I think you need some GRAM of some sort: A gramkracker, a HSGPL or something like that. I'd like to see a plug-in cart with 512K GRAM and say 32 or 64K of paged flash.

So basically any GPL programs I produce in the future will have to be emulator only... Bummer.

 

The linker generates a standard EA5 program.

[RXB]

I think you need some GRAM of some sort: A gramkracker, a HSGPL or something like that. I'd like to see a plug-in cart with 512K GRAM and say 32 or 64K of paged flash.

So basically any GPL programs I produce in the future will have to be emulator only... Bummer.

 

The linker generates a standard EA5 program.

 

Yea but the the Linker is really lame. You can only make programs with limited abilites.

And as they run from VDP with a extra front end they are slower.

Not to mention you can only use >6000 to >C000 as the linker resides at >E000

So you go from 40K in GROM to 32K and you can not do XB or other large cartridges.

Also the linker will not allow testing of GROM 0,1,2, or 7.

[marc.hull]

I think you need some GRAM of some sort: A gramkracker, a HSGPL or something like that. I'd like to see a plug-in cart with 512K GRAM and say 32 or 64K of paged flash.

So basically any GPL programs I produce in the future will have to be emulator only... Bummer.

 

The linker generates a standard EA5 program.

 

This is starting to resemble a Monty Python sketch.... If the Linker generates an EA5 executable from GPL then what the hell is the GPL code for other than to be translated into object code?
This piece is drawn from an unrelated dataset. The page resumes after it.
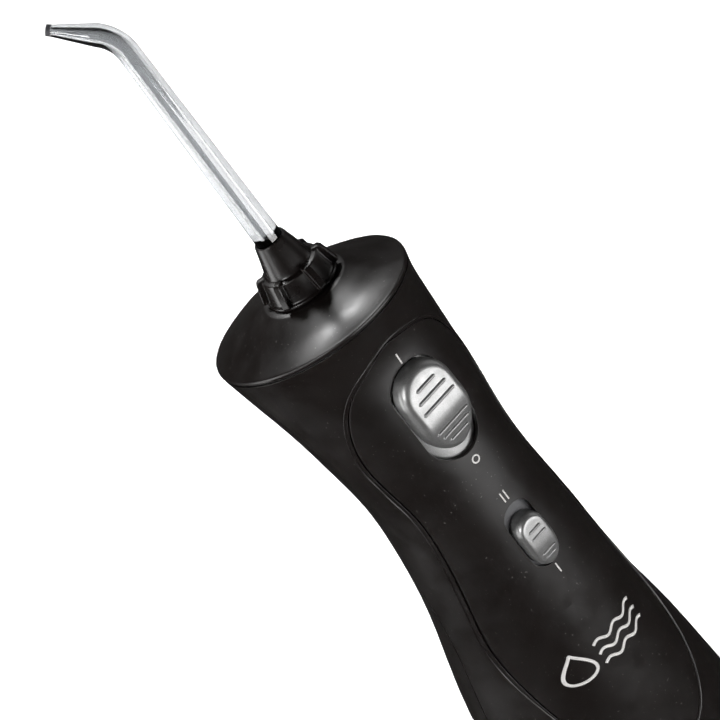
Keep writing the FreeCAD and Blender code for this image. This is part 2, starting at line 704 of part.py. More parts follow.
def discharge_hose():
    points = [V(PUMP_X, MOTOR_Y, PUMP_Z1 + 9.0), V(PUMP_X, MOTOR_Y, PUMP_Z1 + 17)]
    points += [V(0, 0, 160), V(0, 0, 170)]
    return hose(points, 3.0, 2.25)


def main():
    os.makedirs("parts", exist_ok=True)
    outer, inner = oval_body(), oval_body(WALL)
    save("housing", housing(outer, inner))
    save("base_plate", base_plate(outer))
    save("case_screws", case_screws())
    save("front_cover", front_cover(outer))
    save("bulkhead", bulkhead())
    save("rim_gasket", rim_gasket())
    save("top_cap", top_cap())
    save("power_slider", power_slider())
    save("pressure_slider", pressure_slider())
    save("eject_button", eject_button())
    save("latch_plate", latch_plate())
    save("eject_spring", eject_spring())
    save("knob", knob())
    save("knob_clip", knob_clip())
    save("head_frame", head_frame())
    save("tip_socket", tip_socket())
    save("tip_oring", tip_oring())
    save("jet_tip", jet_tip())
    save("tip_orifice", tip_orifice())
    save("reservoir", reservoir(outer))
    save("fill_door", fill_door(outer))
    save("door_pin", door_pin())
    save("door_seal", door_seal())
    save("port_seal", port_seal())
    save("inlet_spigot", inlet_spigot())
    save("pickup_tube", pickup_tube())
    save("front_feet", feet(((-17, -12), (17, -12), (0, 0))))
    save("rear_feet", feet(((-18, 34), (18, 34))))
    save("motor", motor())
    save("motor_bracket", motor_bracket())
    save("motor_pinion", motor_pinion())
    save("drive_gear", drive_gear())
    save("gear_axle", gear_axle())
    save("piston", piston())
    save("piston_seal", piston_seal())
    save("pump_cylinder", pump_cylinder())
    save("pump_head", pump_head())
    save("head_gasket", head_gasket())
    save("check_valves", check_valves())
    save("battery_cells", battery_cells())
    save("battery_holder", battery_holder())
    save("battery_contacts", battery_contacts())
    save("circuit_board", circuit_board())
    save("power_switch", slide_switch(POWER_Z - 2))
    save("pressure_switch", slide_switch(PRESS_Z))
    save("charge_socket", charge_socket())
    save("suction_hose", suction_hose())
    save("discharge_hose", discharge_hose())


main()
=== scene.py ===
import json
import math

import bmesh
import bpy
from mathutils import Matrix, Vector
from mathutils.bvhtree import BVHTree


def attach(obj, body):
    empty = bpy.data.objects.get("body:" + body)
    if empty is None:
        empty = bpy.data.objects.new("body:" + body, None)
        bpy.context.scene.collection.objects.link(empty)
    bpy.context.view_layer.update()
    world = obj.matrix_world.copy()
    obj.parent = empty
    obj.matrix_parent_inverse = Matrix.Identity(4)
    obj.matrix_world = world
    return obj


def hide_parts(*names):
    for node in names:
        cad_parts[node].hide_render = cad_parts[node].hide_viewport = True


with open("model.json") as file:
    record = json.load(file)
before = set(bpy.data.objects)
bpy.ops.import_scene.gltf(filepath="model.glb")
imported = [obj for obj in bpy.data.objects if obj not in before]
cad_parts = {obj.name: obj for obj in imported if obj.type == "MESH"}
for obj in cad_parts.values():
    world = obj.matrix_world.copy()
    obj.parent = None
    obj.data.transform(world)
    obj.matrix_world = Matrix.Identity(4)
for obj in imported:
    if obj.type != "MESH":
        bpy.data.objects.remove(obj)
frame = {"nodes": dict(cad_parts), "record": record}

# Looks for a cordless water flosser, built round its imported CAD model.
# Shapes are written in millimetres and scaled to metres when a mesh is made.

MM = 0.001
NODES = frame["nodes"]
SLOT_OF = {part["node"]: part["material_slot"] for part in frame["record"]["subparts"]}
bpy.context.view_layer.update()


# ---- camera ------------------------------------------------------------------------------

AIM = Vector((0.0, 0.0, 203.7)) * MM     # underside of the knob
VIEW_AZ, VIEW_EL, VIEW_ROLL = -20.0, 27.3, 37.0
VIEW_DISTANCE = 0.650
LENS_MM, SENSOR_MM = 136.5, 36.0
OFF_CENTRE = (0.0209, 0.0279)            # how far left of and above the centre AIM appears


def make_camera():
    """A long lens at the photograph's viewing angle, rolled as the hand holds the object."""
    az, el, roll = (math.radians(v) for v in (VIEW_AZ, VIEW_EL, VIEW_ROLL))
    back = Vector((math.sin(az) * math.cos(el), -math.cos(az) * math.cos(el), math.sin(el)))
    level = Vector((math.cos(az), math.sin(az), 0.0))
    upright = back.cross(level)
    right = level * math.cos(roll) - upright * math.sin(roll)
    up = upright * math.cos(roll) + level * math.sin(roll)
    data = bpy.data.cameras.new("camera")
    data.lens = LENS_MM
    data.sensor_width = SENSOR_MM
    camera = bpy.data.objects.new("camera", data)
    bpy.context.scene.collection.objects.link(camera)
    ahead = (right * OFF_CENTRE[0] - up * OFF_CENTRE[1] - back).normalized()
    right = (right - ahead * right.dot(ahead)).normalized()
    place = Matrix((right, right.cross(ahead), -ahead)).transposed().to_4x4()
    place.translation = AIM + back * VIEW_DISTANCE
    camera.matrix_world = place
    bpy.context.scene.camera = camera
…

It must be obvious ??

[Willsy]

I don't think it produces ea5 code, does it? If you watch Rich's videos he is clearly using a "compressed GPL object code loader" (the one with a cyan screen).

 

If it were an ea5 then one would assume it contained an assembly stub to poke a self-contained GPL payload into GRAM. But I saw no evidence/mention of this.

[lucien2]

I think you need some GRAM of some sort: A gramkracker, a HSGPL or something like that. I'd like to see a plug-in cart with 512K GRAM and say 32 or 64K of paged flash.

So basically any GPL programs I produce in the future will have to be emulator only... Bummer.

 

The linker generates a standard EA5 program.

 

This is starting to resemble a Monty Python sketch.... If the Linker generates an EA5 executable from GPL then what the hell is the GPL code for other than to be translated into object code? It must be obvious ??

 

I like GPL because the source is more compact than assembly and you can use routines from GROMs easily.

 

I was just disappointed that you can't access the RAM extension.

 

Here is the BOUCING* example in EA5 format. BOUNCING EA5.zip

[Tursi]

I think you need some GRAM of some sort: A gramkracker, a HSGPL or something like that. I'd like to see a plug-in cart with 512K GRAM and say 32 or 64K of paged flash.

 

Allow me to link to my GROM simulator that anyone is free to use in their own cartridges: http://www.harmlesslion.com/software/simulator

 

It runs on any Atmel AVR, from the tiny 2k chips up to the big-ass 128k chips. It does require you to build the code to target your application, though that's pretty simple. Also, the GROM sim code itself is very simple and would easily port to any other microcontroller.

 

The cart in the photo on that page, if we get it working, supports up to 128k of GROM and 512k of paged Flash.

 

So if you do produce a GPL program and want to put it on cart, all the pieces are available, you just have to put them together.

[Willsy]

I think you need some GRAM of some sort: A gramkracker, a HSGPL or something like that. I'd like to see a plug-in cart with 512K GRAM and say 32 or 64K of paged flash.

 

Allow me to link to my GROM simulator that anyone is free to use in their own cartridges: http://www.harmlesslion.com/software/simulator

 

It runs on any Atmel AVR, from the tiny 2k chips up to the big-ass 128k chips. It does require you to build the code to target your application, though that's pretty simple. Also, the GROM sim code itself is very simple and would easily port to any other microcontroller.

 

The cart in the photo on that page, if we get it working, supports up to 128k of GROM and 512k of paged Flash.

 

So if you do produce a GPL program and want to put it on cart, all the pieces are available, you just have to put them together.

 

Tursi

 

There's a picture of a cart board on that page. Did you get the board made up?

 

Mark

[Tursi]

There's a picture of a cart board on that page. Did you get the board made up?

 

Jim is responsible for that beauty, he has made a few, but there's a problem with the flash chip that needs to be solved before it can be released.

 

For just the GROM chips, it's trivial to route a board. You don't need any interface components, it's a glueless connection (pin-to-pin, just like an EPROM). Just needs a capacitor on the power lines to smooth the switching.

[RXB]

REA TI BASIC is done. Here is the package and this time has the GRAM files to load already to use. @README@ explains what all the files are for and I also included the failed AMS support that for some reason will not work even though the same exact routines work in the REA Module and RXB.

 

The zip file REABASIC has all source code, object code and listings. Also the GPL Assembler, Loader, and Save GRAM files.

 

REABASIC.zip

[+OLD CS1]

GPL could have been Java before Java was Java. Kinda.

 

But what piques my curiosity is, why could GPL only be run from GROM? Is it simply a limitation set in the GPL interpreter, or is there some real hardware reason?